Last year, he said, “The world is literally about to blow up,” which might have been a Joe Biden “literally,” meaning “not literally,” but maybe not. “I’m running because of what I see on television,” he said two weeks ago. “The world is falling apart.”
And every problem we face can only lead to catastrophe. “I believe that if we get Syria wrong, within six months — and you can quote me on this — there will be a war between Iran and Israel over their nuclear program,” he said in September 2013. “My fear is that it won’t come to America on top of a missile, it’ll come in the belly of a ship in the Charleston or New York harbor.” Almost two years later, though Graham certainly believes the Obama administration has gotten Syria wrong, Israel and Iran have not gone to war and Charleston harbor remains oddly un-nuked.
But he will not be deterred. “The world is exploding in terror and violence but the biggest threat of all is the nuclear ambitions of the radical Islamists who control Iran,” he said in his announcement speech. “Simply put, radical Islam is running wild.”
Graham argues that none of his opponents have the foreign policy experience he does, which is true enough — they’re all either governors or freshman senators. But that fact raises the question of what value one gets from experience. Some people take from their experience with the world that many challenges are complex, understanding of the myriad moving parts in any foreign crisis is necessary to make wise decisions, and different situations may require different approaches. Graham’s experience with the world, on the other hand, has obviously taught him that 1) we’re all gonna die, and 2) the answer to just about any problem is military force.

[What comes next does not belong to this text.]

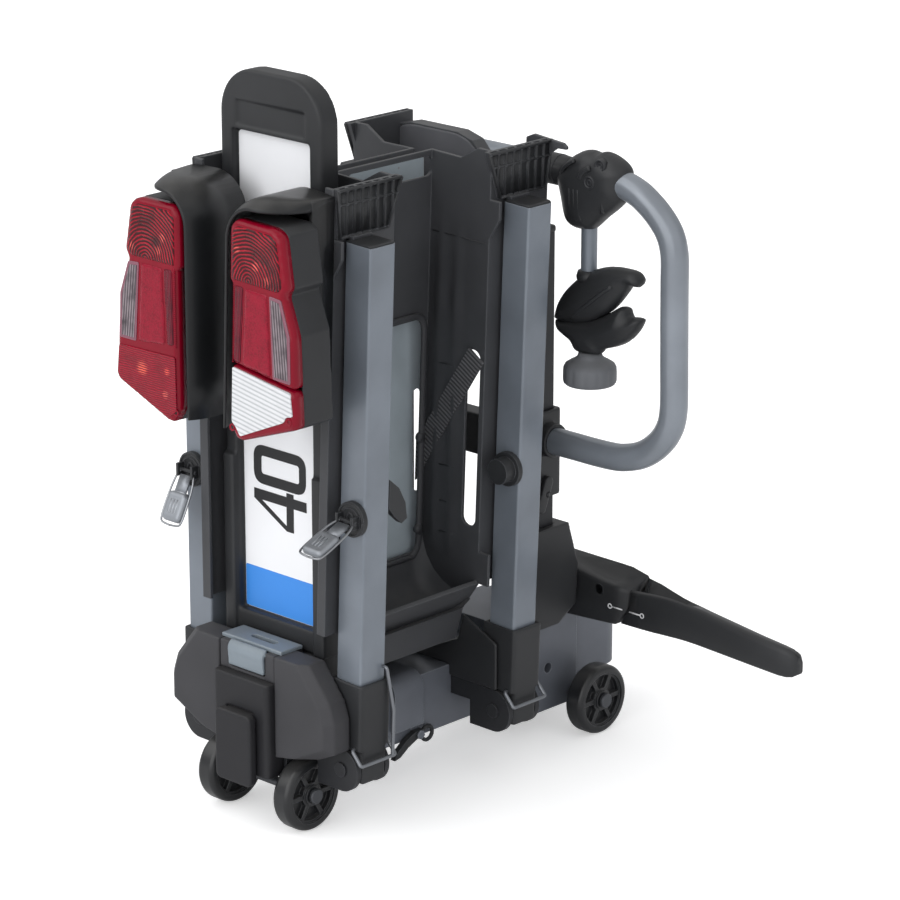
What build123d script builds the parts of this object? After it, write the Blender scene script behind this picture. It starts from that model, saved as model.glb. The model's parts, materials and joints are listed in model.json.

What impact he will have on the race remains to be seen. It isn’t as though the other GOP candidates are a bunch of doves. They all talk about how they want to increase military spending, and with the exception of Rand Paul they all advocate a return to some version of Bush-era hawkishness and its accompanying military adventurism. Only Graham, though, is offering a campaign based on true white-knuckle terror. It’s hard to see it going over all that well.